So we first took note of your movements through your work at Smart Bar. Tell us a bit about what you do there and how it may have shaped your career.
I started out as Marea’s assistant, which is, big surprise, exactly what it sounds like: office things, ground transport, contracts, intern wrangling, social media, etc. My role kind of expanded organically to include more production duties, such as maintaining the gear and sound, until I officially become the Production Manager. When Marea stepped into her new role last year, I took over the day-to-day as Talent Buyer.
I’ve seen so many amazing DJs in this little basement club. I specifically remember watching one of our residents, Phillip Stone, open for someone and the dancefloor was going crazy. Everyone was in such a groove, and then the headliner went on, and pretty much everyone just wanted more of Phil. It was so clearly a universal sentiment that I actually felt a bit bad for the headliner. Phil is a close friend now and I’ve told him this story and he takes it in his naturally modest stride. For sure one of my favorite DJs, bar none.
Chicago, and to a certain extent Smart Bar, specifically, is a bit of a departure for a lot of DJs, as virtually every DJ here can play multiple styles of music very well. You definitely have to be good at more than one or two things to keep up. It’s a really special community to be a part of, for me, because I was so impressed by it before I ever dreamt of joining it.
You do bookings for the club as well? Do you have a hit list of artists you want to secure, how does it all work?
Yes! I do pretty much all the bookings with a few exceptions for all-building events, which are team efforts.

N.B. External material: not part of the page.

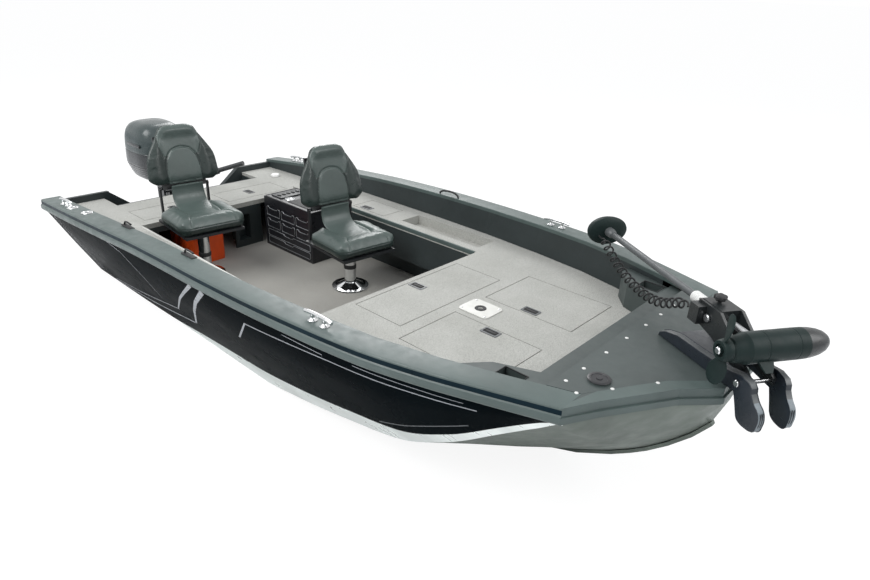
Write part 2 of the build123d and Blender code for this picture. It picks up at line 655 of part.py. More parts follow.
with BuildPart() as motor_leg:
    with Locations((STEER_X, 0, TILT_Z + 30 + FIT_GAP)):
        Cylinder(40, COWL_LOW_Z - TILT_Z - 30 - 2 * FIT_GAP, align=(Align.CENTER, Align.CENTER, Align.MIN))
    block(-330, -90, -70, 70, TILT_Z + 34, COWL_LOW_Z - FIT_GAP)
    block(-260, -160, -30, 30, PROP_AXIS_Z + 60, TILT_Z + 36)
    with Locations((STEER_X, 0, NOTCH_Z - 220 - FIT_GAP)):
        Cylinder(34, 24, align=(Align.CENTER, Align.CENTER, Align.MAX))
    block(-200, STEER_X, -28, 28, NOTCH_Z - 244, NOTCH_Z - 220.4)
    block(-370, -130, -75, 75, DECK_Z - 728, DECK_Z - 720)
    with Locations(Location((-200, 0, PROP_AXIS_Z), (0, 90, 0))):
        Cylinder(38, 260)
    with Locations(Location((-70, 0, PROP_AXIS_Z), (0, 90, 0))):
        Cone(38, 8, 70, align=(Align.CENTER, Align.CENTER, Align.MIN))
    block(-260, -170, -8, 8, PROP_AXIS_Z - 125, PROP_AXIS_Z)
    block(-240, -165, -22, 22, PROP_AXIS_Z, PROP_AXIS_Z + 70)
    with BuildPart(clevis_plane, mode=Mode.PRIVATE) as clevis:
        for side in SIDES.values():
            low, high = sorted((side * CLEVIS_Y[0], side * CLEVIS_Y[1]))
            block(-52, 14, low, high, -15, 15)
            with Locations(Location((0, (low + high) / 2, 0), (90, 0, 0))):
                Cylinder(TILLER_PIN_R + PIN_GAP, 12, mode=Mode.SUBTRACT)
        block(-52, -30, -CLEVIS_Y[1], CLEVIS_Y[1], -30, 15)
    add(clevis.part)
    block(-100, -40, 66, 110, COWL_LOW_Z - 34, COWL_LOW_Z - 20)
save(motor_leg.part, "motor_leg")
PROP_X = -335.5
with BuildPart() as motor_propeller:
    with Locations(Location((PROP_X - 40, 0, PROP_AXIS_Z), (0, 90, 0))):
        Cylinder(34, 90)
    for index in range(3):
        blade_plane = Plane(origin=(PROP_X - 40, 0, PROP_AXIS_Z), x_dir=(1, 0, 0), z_dir=(0, sin(radians(120 * index)), cos(radians(120 * index))))
        with BuildSketch(blade_plane.offset(20)):
            Rectangle(16, 50, rotation=35)
        with BuildSketch(blade_plane.offset(70)):
            Rectangle(9, 96, rotation=48)
        with BuildSketch(blade_plane.offset(122)):
            Rectangle(5, 56, rotation=60)
        loft(ruled=True)
save(motor_propeller.part, "motor_propeller")

# Tiller arm folding in a clevis at the front of the cowl
TILLER_TIP = Vector(404, 358, DECK_Z + 142)
tiller_way = TILLER_TIP - TILLER_PIVOT
tiller_length = tiller_way.length
tiller_plane = Plane(origin=TILLER_PIVOT, z_dir=tiller_way, x_dir=tiller_side)
with BuildPart(tiller_plane) as tiller:
    with Locations(Location((0, 0, 0), (0, 90, 0))):
        Cylinder(TILLER_PIN_R, 2 * CLEVIS_Y[1])
        Cylinder(17, 2 * CLEVIS_Y[0] - 2)
    Cylinder(16, tiller_length * 0.45, align=(Align.CENTER, Align.CENTER, Align.MIN))
    with Locations((0, 0, tiller_length * 0.43)):
        Cylinder(27, 62, align=(Align.CENTER, Align.CENTER, Align.MIN))
    with Locations((0, 0, tiller_length * 0.5)):
        Cylinder(18, tiller_length * 0.5, align=(Align.CENTER, Align.CENTER, Align.MIN))
save(tiller.part, "tiller")

# Bow motor, lying across the bow on its base
SHAFT_JOINT = Vector(4312, -67, DECK_Z + 350)
WAY = Vector(0.826, -0.563, 0).normalized()
ACROSS = Vector(-WAY.Y, WAY.X, 0)
LIFT_PIVOT = Vector(4335, -83, DECK_Z + 226)
base_plane = Plane(origin=Vector(LIFT_PIVOT.X, LIFT_PIVOT.Y, BOW_TOP_Z), x_dir=WAY, z_dir=(0, 0, 1))
shaft_plane = Plane(origin=SHAFT_JOINT, z_dir=-WAY, x_dir=(0, 0, 1))
pod_plane = Plane(origin=SHAFT_JOINT, z_dir=ACROSS, x_dir=(0, 0, 1))
LIFT_H = LIFT_PIVOT.Z - BOW_TOP_Z
RAIL_Y = (62.0, 88.0)
RAIL_SPLAY = 6.0
with BuildPart(base_plane) as bow_mount:
    block(-420, -150, -RAIL_Y[1], RAIL_Y[1], FIT_GAP, 12)
    for side in SIDES.values():
        splay = radians(RAIL_SPLAY) * side
        rail_way = WAY * cos(splay) - ACROSS * sin(splay)
        rail_across = ACROSS * cos(splay) + WAY * sin(splay)
        with BuildSketch(Plane(origin=base_plane.from_local_coords(Vector(0, side * RAIL_Y[0], 0)), x_dir=rail_way, z_dir=-rail_across)):
            with BuildLine():
                Polyline(
                    (-440, FIT_GAP), (-14, FIT_GAP), (2, -34), (24, -88), (46, -99),
                    (90, -99), (112, -88), (118, -40), (108, -10), (80, 10), (62, 35), (58, 54),
                    (42, LIFT_H + 30), (0, LIFT_H + 36), (-60, 64), (-200, 56), (-330, 54), (-400, 36), (-432, 18),
                    close=True,
                )
            make_face()
        extrude(amount=-side * (RAIL_Y[1] - RAIL_Y[0]))
    with Locations(Location((0, 0, LIFT_H), (90, 0, 0))):
        Cylinder(8 + PIN_GAP, 200, mode=Mode.SUBTRACT)
save(bow_mount.part, "bow_mount")
lift_plane = Plane(origin=LIFT_PIVOT, x_dir=WAY, z_dir=(0, 0, 1))
shaft_h = SHAFT_JOINT.Z - LIFT_PIVOT.Z
SHAFT_R = 13.0
LIFT_AFT = 340.0
with BuildPart(lift_plane) as bow_lift:
    with Locations(Location((0, 0, 0), (90, 0, 0))):
        Cylinder(8, 2 * RAIL_Y[1] - 10)
    for side in SIDES.values():
        low, high = sorted((side * 40, side * 52))
        with BuildSketch(Plane(origin=lift_plane.from_local_coords(Vector(0, side * 40, 0)), x_dir=WAY, z_dir=-ACROSS)):
            with BuildLine():
                Polyline((-16, -14), (14, -14), (14, 14), (-210, shaft_h + 40), (-340, shaft_h + 40), (-340, shaft_h - 50), (-230, shaft_h - 70), close=True)
            make_face()
        extrude(amount=-12 * side)
    block(-335, -215, -40, 40, shaft_h - 42, shaft_h + 42)
    block(-LIFT_AFT, -285, -88, -40, shaft_h - 42, shaft_h + 30)
    with Locations(Location((-270, 0, shaft_h), (0, 90, 0))):
        Cylinder(SHAFT_R + FIT_GAP, 200, mode=Mode.SUBTRACT)
save(bow_lift.part, "bow_lift")
SHAFT_LENGTH = 1150.0
NECK = 74.0
with BuildPart(shaft_plane) as bow_shaft:
    with Locations((0, 0, NECK + FIT_GAP)):
        Cylinder(SHAFT_R, SHAFT_LENGTH - NECK - FIT_GAP, align=(Align.CENTER, Align.CENTER, Align.MIN))
    with Locations((0, 0, 342)):
        Cylinder(21, 66, align=(Align.CENTER, Align.CENTER, Align.MIN))
save(bow_shaft.part, "bow_shaft")
HEAD_R = 88.0
with BuildPart(shaft_plane) as bow_head:
    with Locations((0, 0, SHAFT_LENGTH + FIT_GAP)):
        Cylinder(HEAD_R, 40, align=(Align.CENTER, Align.CENTER, Align.MIN))
    with Locations((0, 0, SHAFT_LENGTH + FIT_GAP + 40)):
        Cone(HEAD_R, 50, 45, align=(Align.CENTER, Align.CENTER, Align.MIN))
save(bow_head.part, "bow_head")
POD_R = 57.0
with BuildPart() as bow_pod:
    with BuildSketch(Plane(origin=SHAFT_JOINT, x_dir=ACROSS, z_dir=(0, 0, 1))):
        with BuildLine():
            Polyline((-140, 0), (-140, 42), (-60, POD_R), (150, POD_R), (205, 50), (243, 30), (261, 0), close=True)
        make_face()
    revolve(axis=Axis(SHAFT_JOINT, ACROSS))
    with Locations(shaft_plane):
        Cylinder(24, NECK, align=(Align.CENTER, Align.CENTER, Align.MIN))
save(bow_pod.part, "bow_pod")
with BuildPart(pod_plane) as bow_propeller:
    with Locations((0, 0, -140 - 0.5)):
        Cone(26, 40, 44, align=(Align.CENTER, Align.CENTER, Align.MAX))
    for index in range(2):
        way = Vector(0, 0, 1 if index == 0 else -1)
        blade_plane = Plane(origin=SHAFT_JOINT - ACROSS * 164, x_dir=WAY, z_dir=way)
        with BuildSketch(blade_plane.offset(25)):
            Rectangle(34, 10, rotation=30)
        with BuildSketch(blade_plane.offset(80)):
            Rectangle(60, 7, rotation=22)
        with BuildSketch(blade_plane.offset(141)):
            Rectangle(30, 4, rotation=14)
        loft(ruled=True)
save(bow_propeller.part, "bow_propeller")

# Curly cord from the head to the lift's socket, as a tube of its outer size
CORD_R = 24.0
LIFT_FACE = LIFT_AFT - (LIFT_PIVOT - SHAFT_JOINT).dot(WAY)
CORD_ROUTE = [
    # distance back from the pod, offset to port, height above the shaft
    (SHAFT_LENGTH + FIT_GAP, -52, -20),
    (1100, -52, -20),
    (1030, -56, -44),
    (920, -62, -78),
    (780, -66, -104),
    (640, -68, -108),
    (510, -66, -84),
    (LIFT_FACE + 70, -64, -8),
    (LIFT_FACE, -64, -8),
]


def on_shaft(back, side, rise):
    """A point given by its distance along the shaft and its offsets from it."""
    return SHAFT_JOINT - WAY * back + ACROSS * side + Vector(0, 0, rise)


route = [on_shaft(*row) for row in CORD_ROUTE]
runs = [b - a for a, b in zip(route, route[1:])]
radii = []
for before, after in zip(runs, runs[1:]):
    bend = radians(before.get_angle(after))
    radii.append(0.45 * min(before.length, after.length) / tan(bend / 2))
with BuildPart() as bow_cord:
    with BuildLine() as cord_line:
        FilletPolyline(*route, radius=radii)
    with BuildSketch(Plane(origin=route[0], z_dir=runs[0])):
        Circle(CORD_R)
    sweep(path=cord_line.wires()[0])
save(bow_cord.part, "bow_cord")
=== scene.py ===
import math

import bmesh
import bpy
import numpy as np
from mathutils import Matrix, Vector


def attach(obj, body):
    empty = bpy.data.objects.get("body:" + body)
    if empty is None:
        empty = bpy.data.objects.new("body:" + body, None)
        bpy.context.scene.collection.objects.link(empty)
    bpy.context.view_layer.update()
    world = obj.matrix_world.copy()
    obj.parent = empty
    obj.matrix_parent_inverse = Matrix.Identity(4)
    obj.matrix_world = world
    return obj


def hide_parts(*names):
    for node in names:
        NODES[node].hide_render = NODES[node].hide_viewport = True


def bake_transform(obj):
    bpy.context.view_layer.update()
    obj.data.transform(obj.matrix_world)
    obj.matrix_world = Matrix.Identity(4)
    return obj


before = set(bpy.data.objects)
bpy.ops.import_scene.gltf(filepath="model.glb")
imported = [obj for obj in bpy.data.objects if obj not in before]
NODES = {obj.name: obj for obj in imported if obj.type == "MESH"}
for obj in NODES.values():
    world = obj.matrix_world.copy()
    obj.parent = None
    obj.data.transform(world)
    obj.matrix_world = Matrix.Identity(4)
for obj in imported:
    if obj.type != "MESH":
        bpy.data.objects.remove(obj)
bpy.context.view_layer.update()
SIDES = {"starboard": -1, "port": 1}
UP = Vector((0, 0, 1))

# Levels in metres, as in the frame: X forward from the transom, Y to port, Z up from the waterline
DECK_Z = 0.57
FLOOR_Z = 0.2
AFT_DECK_Z = 0.53
BOW_TOP_Z = 0.756
MM = 0.001


# Materials
def empty_tree(holder):
    """The node tree of a material or world, emptied."""
    holder.use_nodes = True
    holder.node_tree.nodes.clear()
    return holder.node_tree


def add_node(tree, kind, values=None, links=None):
    """A shader node with some inputs set and others linked, by name or place."""
    node = tree.nodes.new("ShaderNode" + kind)
    for key, value in (values or {}).items():
        node.inputs[key].default_value = value
    for key, socket in (links or {}).items():
        tree.links.new(socket, node.inputs[key])
    return node


def new_material(name):
    """A material with only an output and a shader, its tree, shader and object coordinates."""
    mat = bpy.data.materials.new(name)
    tree = empty_tree(mat)
    shader = add_node(tree, "BsdfPrincipled")
    add_node(tree, "OutputMaterial", links={0: shader.outputs[0]})
    return mat, tree, shader, add_node(tree, "TexCoord").outputs["Object"]


def noise_node(tree, coords, scale, detail=4.0, rough=0.55):
    """Noise of a given scale on the object's coordinates."""
    values = {"Scale": scale, "Detail": detail, "Roughness": rough}
    return add_node(tree, "TexNoise", values, {"Vector": coords}).outputs["Fac"]


def ramp_node(tree, value, stops):
    """A colour ramp from pairs of position and colour."""
    node = add_node(tree, "ValToRGB", links={0: value})
    elements = node.color_ramp.elements
    while len(elements) < len(stops):
        elements.new(0.5)
    for element, (place, colour) in zip(elements, stops):
        element.position = place
        element.color = (*colour, 1)
    return node.outputs[0]


def range_node(tree, value, low, high):
    """The middle part of a noise's values spread between two limits."""
    limits = {"From Min": 0.3, "From Max": 0.7, "To Min": low, "To Max": high}
    return add_node(tree, "MapRange", limits, {"Value": value}).outputs["Result"]


def stretched(tree, coords, scale):
    """Coordinates scaled by axis, for brushed or ribbed looks."""
    return add_node(tree, "Mapping", {"Scale": scale}, {"Vector": coords}).outputs["Vector"]


def bump_node(tree, shader, height, strength, distance):
    """A bump on the shader's normal."""
    bump = add_node(tree, "Bump", {"Strength": strength, "Distance": distance}, {"Height": height})
    tree.links.new(bump.outputs["Normal"], shader.inputs["Normal"])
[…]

As far as hit lists, there are a few artists that are the kind that you drop everything for and make it work when they come through, but most of the work is sifting through all the artists and their agents that come to you, figuring out where everyone fits, if they fit at all, and then making sure everyone is in a good situation financially. Certain residencies have certain sounds, so I try and do whatever I can to help our residents realise their visions for their respective residencies. I also take great care to be mindful that our bookings fit the ethos and honor the history of the club while also working to add diversity to our DJ booth and community.
Obviously Marea [The Black Madonna] has shot to prominence recently and is a massive part of the Smart Bar history. How has she influenced your work there now? Does she still work with you at all with regards to the club?
As I mentioned, she and I used to work closely on parties for years, and just being around each other all the time and constantly sharing ideas and music is a pretty sure fire way to influence a person. We’ve always pushed each other to be better people and artists, and that attitude has really translated to how the club has been run the last several years. I would honestly consider the work I do now an extension of the work we’ve been doing together for years. I don’t really think there’s all that much of a divide between what could be described as her vision for the club and what could be described mine. Mine has maybe a teeny bit more techno.
She's still active at the club and pops in every now and then, but taking over the world takes up a lot of time, and she’s doing a pretty good job of that.
Extended sets are a staple at the club and we feel like there's a lack of this generally around the world. Two hour sets don't really allow the DJ to show their full range. Is this sort of thing why the club takes this stance?
You know, I would for sure agree in a personal sense, because, as a DJ, I do feel a bit restricted by shorter sets. I love so many different types of music and like to cover a lot of ground when I DJ, so a longer set obviously helps me to that end. However, it’s a thing I’ve learned to deal with as I DJ more and more, because some situations just don’t lend themselves to longer sets.
Here in Chicago, bars with a late license have the luxury of serving until 4AM (5AM on Saturdays), which is, as far as I know, as late as anywhere in the US can legally serve alcohol without getting some sort of special 24 hour permit. That does allow us to offer up DJs a bit more time than they might be able to play elsewhere in the States. Our goal in doing so is to give DJs the best chance to express themselves fully as an artist.
We certainly encourage DJs to stretch out a bit in our booth, but it’s not a requirement. Many touring DJs don’t want to play four hour sets, and that’s totally fine. Touring is exhausting and it takes a special breed to devote nine months a year to playing long sets night in, night out. My main concern is that an artist be able to realize their vision for the night, whether that be 90 minutes of pure banging bliss, or a six-hour set of DJ wanderlust incarnate.
Tell us a bit about the mix, what went into recording it. Why did you choose the tracks you did. How would you describe it?
I recorded this mix the way I record most mixes: pull a grip of records in my apartment, turn on my turntables and mixer, press record, hope for the best! I don’t ever really do any post production partly out of laziness and partly out of a likely-misplaced allegiance to truth-in-advertising. I originally recorded a mix that was a bit more eclectic in terms of genres, but decided to give it another go one Saturday night before I was heading to Smart Bar, as I had an hour or so to kill. The second go I just kind of let the mix happen naturally with tracks I’d been playing a lot lately, and I decided I liked it better.
The mix is a bit more on the techno side of things, as I had just returned from Europe with a load of techno records when I recorded it. It’s starts pretty deep, adds a few flashes of melody, gets a bit stompy, and finishes with some tracks for the dance floor.